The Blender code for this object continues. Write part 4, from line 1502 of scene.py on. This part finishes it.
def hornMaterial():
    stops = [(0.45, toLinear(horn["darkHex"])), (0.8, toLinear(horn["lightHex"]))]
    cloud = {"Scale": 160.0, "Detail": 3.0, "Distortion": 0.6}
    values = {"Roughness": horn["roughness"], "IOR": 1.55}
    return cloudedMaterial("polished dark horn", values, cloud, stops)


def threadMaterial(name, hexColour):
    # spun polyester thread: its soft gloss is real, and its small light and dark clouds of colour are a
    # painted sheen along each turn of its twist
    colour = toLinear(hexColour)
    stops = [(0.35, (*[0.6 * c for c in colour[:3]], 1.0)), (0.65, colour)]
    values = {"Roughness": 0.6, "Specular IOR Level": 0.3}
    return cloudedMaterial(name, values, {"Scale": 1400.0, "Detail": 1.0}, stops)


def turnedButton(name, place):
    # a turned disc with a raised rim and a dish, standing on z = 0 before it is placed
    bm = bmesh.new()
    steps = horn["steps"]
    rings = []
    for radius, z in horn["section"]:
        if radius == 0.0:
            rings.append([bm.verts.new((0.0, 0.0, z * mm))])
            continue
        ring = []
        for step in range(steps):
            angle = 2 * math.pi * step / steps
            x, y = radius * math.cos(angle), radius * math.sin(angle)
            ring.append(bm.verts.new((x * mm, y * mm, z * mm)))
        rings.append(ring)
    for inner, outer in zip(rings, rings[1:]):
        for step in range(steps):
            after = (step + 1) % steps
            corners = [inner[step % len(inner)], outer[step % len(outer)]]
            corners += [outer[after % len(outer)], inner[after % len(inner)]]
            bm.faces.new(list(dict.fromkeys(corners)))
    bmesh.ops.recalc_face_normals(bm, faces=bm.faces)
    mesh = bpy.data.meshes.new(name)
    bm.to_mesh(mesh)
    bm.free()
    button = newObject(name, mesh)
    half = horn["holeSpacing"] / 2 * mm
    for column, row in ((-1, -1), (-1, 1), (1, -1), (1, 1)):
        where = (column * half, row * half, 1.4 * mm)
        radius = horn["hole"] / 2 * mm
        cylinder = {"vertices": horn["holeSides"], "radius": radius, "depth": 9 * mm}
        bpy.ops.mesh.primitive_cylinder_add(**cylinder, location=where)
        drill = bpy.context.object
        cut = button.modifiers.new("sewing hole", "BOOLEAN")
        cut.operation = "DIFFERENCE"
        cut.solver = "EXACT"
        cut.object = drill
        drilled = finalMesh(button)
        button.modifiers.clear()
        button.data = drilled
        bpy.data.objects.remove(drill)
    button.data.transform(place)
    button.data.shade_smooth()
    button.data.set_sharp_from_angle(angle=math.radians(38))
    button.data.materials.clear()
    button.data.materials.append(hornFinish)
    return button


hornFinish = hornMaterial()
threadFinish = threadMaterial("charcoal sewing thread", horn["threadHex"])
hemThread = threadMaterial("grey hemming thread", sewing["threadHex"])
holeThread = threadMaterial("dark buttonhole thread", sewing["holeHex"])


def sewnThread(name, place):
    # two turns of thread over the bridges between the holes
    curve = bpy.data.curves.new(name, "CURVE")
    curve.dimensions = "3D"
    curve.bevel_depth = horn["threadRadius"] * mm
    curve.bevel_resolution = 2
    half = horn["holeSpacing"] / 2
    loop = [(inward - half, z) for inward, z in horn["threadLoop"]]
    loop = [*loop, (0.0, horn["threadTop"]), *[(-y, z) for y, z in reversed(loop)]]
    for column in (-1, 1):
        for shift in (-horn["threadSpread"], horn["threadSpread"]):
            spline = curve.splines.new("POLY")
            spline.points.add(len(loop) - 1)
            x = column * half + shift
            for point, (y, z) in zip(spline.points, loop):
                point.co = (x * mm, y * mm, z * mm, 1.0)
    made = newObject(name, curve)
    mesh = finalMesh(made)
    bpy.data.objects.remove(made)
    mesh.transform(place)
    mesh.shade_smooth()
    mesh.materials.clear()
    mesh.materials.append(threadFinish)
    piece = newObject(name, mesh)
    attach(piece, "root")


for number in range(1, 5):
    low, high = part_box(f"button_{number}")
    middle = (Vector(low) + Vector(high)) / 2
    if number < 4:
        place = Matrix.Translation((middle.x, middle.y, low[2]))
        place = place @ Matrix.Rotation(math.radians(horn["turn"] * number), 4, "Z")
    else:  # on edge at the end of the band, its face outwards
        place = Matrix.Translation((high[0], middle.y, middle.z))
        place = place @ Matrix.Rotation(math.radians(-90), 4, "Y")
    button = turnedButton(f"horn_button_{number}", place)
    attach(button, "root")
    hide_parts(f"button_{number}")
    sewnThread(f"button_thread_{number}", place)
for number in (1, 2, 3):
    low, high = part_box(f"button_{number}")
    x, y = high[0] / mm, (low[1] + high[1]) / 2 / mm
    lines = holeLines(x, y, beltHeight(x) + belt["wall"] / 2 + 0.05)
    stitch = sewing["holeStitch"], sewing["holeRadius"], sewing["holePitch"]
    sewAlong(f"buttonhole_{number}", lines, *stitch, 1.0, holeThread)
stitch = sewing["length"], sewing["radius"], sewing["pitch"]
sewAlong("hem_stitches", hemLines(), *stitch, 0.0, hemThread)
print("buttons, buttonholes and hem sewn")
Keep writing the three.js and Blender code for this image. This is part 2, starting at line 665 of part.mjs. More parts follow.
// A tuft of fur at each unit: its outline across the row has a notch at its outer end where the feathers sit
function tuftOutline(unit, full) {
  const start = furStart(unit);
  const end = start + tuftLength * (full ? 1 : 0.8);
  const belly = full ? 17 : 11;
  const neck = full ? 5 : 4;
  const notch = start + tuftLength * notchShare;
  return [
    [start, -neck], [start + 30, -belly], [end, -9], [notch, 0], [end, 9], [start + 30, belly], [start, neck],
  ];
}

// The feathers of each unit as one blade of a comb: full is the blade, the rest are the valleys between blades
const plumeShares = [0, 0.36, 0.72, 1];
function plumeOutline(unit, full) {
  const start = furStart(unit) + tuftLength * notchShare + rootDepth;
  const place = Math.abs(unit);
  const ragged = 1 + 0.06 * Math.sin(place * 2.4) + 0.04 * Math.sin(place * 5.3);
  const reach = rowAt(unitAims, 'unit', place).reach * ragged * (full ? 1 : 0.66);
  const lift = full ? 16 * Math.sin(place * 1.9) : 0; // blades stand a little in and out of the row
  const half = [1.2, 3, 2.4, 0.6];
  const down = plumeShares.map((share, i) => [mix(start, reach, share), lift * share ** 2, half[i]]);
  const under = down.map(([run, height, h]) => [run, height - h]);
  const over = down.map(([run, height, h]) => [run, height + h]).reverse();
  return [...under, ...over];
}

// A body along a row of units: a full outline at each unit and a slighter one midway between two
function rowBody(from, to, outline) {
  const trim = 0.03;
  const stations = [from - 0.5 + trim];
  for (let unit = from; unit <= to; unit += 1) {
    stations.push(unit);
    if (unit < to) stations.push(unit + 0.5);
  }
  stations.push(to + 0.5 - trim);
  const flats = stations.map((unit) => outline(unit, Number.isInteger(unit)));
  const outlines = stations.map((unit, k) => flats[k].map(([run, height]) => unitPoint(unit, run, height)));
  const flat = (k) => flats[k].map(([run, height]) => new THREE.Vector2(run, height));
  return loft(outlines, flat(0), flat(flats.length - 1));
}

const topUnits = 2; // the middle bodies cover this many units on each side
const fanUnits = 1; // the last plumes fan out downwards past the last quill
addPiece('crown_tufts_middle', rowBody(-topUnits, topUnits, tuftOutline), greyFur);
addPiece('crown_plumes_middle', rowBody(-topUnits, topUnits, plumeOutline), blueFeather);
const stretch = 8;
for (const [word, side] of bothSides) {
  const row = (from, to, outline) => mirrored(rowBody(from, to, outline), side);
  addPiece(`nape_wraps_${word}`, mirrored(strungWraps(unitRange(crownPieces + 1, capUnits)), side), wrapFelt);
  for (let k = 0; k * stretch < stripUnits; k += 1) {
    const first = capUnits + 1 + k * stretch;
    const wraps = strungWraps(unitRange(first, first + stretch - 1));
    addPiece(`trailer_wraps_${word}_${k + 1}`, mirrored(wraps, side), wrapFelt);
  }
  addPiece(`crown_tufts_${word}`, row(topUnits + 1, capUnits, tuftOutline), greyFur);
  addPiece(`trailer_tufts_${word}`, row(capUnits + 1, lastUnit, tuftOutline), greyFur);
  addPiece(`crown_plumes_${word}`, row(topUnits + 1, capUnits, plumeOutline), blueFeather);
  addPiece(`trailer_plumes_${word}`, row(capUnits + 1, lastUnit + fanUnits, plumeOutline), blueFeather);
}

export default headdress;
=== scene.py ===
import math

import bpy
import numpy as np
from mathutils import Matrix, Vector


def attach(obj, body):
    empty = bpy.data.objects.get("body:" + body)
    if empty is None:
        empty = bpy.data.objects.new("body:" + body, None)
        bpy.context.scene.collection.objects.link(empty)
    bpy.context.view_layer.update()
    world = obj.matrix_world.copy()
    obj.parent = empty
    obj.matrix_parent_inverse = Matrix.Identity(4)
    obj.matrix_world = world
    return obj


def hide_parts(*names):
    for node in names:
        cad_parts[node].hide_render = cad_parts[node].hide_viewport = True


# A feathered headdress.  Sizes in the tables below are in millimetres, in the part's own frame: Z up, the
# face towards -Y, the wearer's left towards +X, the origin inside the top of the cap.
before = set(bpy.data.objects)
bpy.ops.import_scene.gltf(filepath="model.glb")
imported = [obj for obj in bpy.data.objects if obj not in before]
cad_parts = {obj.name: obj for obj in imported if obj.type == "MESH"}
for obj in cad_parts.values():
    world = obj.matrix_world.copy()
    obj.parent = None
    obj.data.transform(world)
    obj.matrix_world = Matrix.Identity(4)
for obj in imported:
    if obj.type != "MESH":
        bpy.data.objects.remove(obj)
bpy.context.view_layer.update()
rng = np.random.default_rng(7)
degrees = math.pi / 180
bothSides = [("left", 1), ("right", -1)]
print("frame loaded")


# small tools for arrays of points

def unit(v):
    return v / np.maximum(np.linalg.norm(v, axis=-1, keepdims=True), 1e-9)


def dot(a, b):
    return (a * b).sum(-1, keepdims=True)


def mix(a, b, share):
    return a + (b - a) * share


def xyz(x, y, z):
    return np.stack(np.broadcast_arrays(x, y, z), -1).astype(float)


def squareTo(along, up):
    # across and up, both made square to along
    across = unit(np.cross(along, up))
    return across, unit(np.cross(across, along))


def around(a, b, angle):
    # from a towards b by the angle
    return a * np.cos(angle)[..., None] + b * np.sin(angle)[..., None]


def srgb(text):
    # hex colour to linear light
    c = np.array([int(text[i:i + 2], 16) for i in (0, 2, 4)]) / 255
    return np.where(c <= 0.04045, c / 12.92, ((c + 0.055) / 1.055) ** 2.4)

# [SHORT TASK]
From the listing above, output exactly the run of lines that starts with the line containing "for (let k = 0;" and ends with the line containing "obj.matrix_world = world".

# [WRITTEN RESPONSE]
  for (let k = 0; k * stretch < stripUnits; k += 1) {
    const first = capUnits + 1 + k * stretch;
    const wraps = strungWraps(unitRange(first, first + stretch - 1));
    addPiece(`trailer_wraps_${word}_${k + 1}`, mirrored(wraps, side), wrapFelt);
  }
  addPiece(`crown_tufts_${word}`, row(topUnits + 1, capUnits, tuftOutline), greyFur);
  addPiece(`trailer_tufts_${word}`, row(capUnits + 1, lastUnit, tuftOutline), greyFur);
  addPiece(`crown_plumes_${word}`, row(topUnits + 1, capUnits, plumeOutline), blueFeather);
  addPiece(`trailer_plumes_${word}`, row(capUnits + 1, lastUnit + fanUnits, plumeOutline), blueFeather);
}

export default headdress;
=== scene.py ===
import math

import bpy
import numpy as np
from mathutils import Matrix, Vector


def attach(obj, body):
    empty = bpy.data.objects.get("body:" + body)
    if empty is None:
        empty = bpy.data.objects.new("body:" + body, None)
        bpy.context.scene.collection.objects.link(empty)
    bpy.context.view_layer.update()
    world = obj.matrix_world.copy()
    obj.parent = empty
    obj.matrix_parent_inverse = Matrix.Identity(4)
    obj.matrix_world = world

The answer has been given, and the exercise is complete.